11/04/2014 12:38 BST | Updated 11/06/2014 06:59 BST

Eight Things That Happen When You Sign Up to a 10K Race

I've been roped into running a 10k race for fun. FUN.

Ok, so I tentatively agreed to this organised torture when a few colleagues asked if I'd be game for taking part in the Nike We Own The Night 10k race for women in May.

I'm definitely in that non-runner demographic, the type of girl who only ever runs for the train, last orders at the bar or Zara before 6pm.

But, actually, real people run every day. There are the crazies who do 10k without breaking a sweat and let's not even go there with the those can't-really-be-human types who do a full 26 miles, London marathon style.


Despite being a running neophyte, I have registered for the *widens eyes* after dark event - and FYI "It's more than just a race. It's a movement" according to the all too sleek sports brand.

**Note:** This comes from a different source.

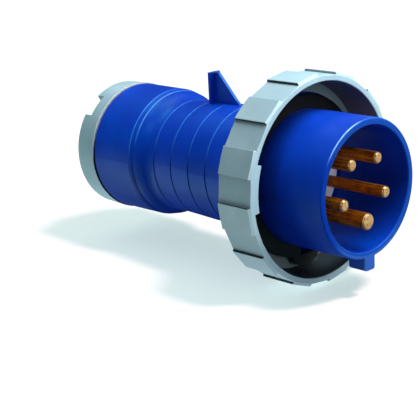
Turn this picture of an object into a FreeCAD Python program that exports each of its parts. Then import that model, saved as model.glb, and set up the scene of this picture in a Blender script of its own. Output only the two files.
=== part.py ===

In light of this I've put together a list of eight things that happen when you agree to run a marathon (of any variety or distance) for the FIRST TIME:

1. You live in fear every single day afterwards. Self doubt and loathing take over, you're already a shell of your former existence.

2. You know your bladder won't hold out on you (which MUST mean your legs won't either). Visions of Paula Radcliffe squatting become a recurring thing.

3. You contemplate carb loading, those glucose sachets and whether the backpacks with inbuilt straws could potentially fuel you with something besides water or Lucozade. Say, gin or a sick note?

4. You receive your registration number, you've had to tell friends and family (because emergency services will need to contact them) ergo there's no going back.

5. On a good day you dream up positive eventualities: winning the entire race, Ryan Gosling Boris Johnson presenting you with a bottle of Evian afterwards, potentially collaborating with Nike on some new running gear with your name on it...

6. You pretend to know what phrases like: "par two hours", "anaerobic threshold" and "inclined gradient" mean. When all you're really familiar with is "hitting the wall".

7. You suddenly become aware of people around you running EVERYWHERE. Dual carriageways, down the cereal aisle in Waitrose, with pushchairs.

8. You wonder how it might actually feel having achieved something so amazing, knowing that whatever happens it might just be your own personal best.

If you fancy it, there's still time to register for the London race on 10 May. I'm petrified, I'm SO not prepared (read: the stitch is mind-numbing) but I'm doing it.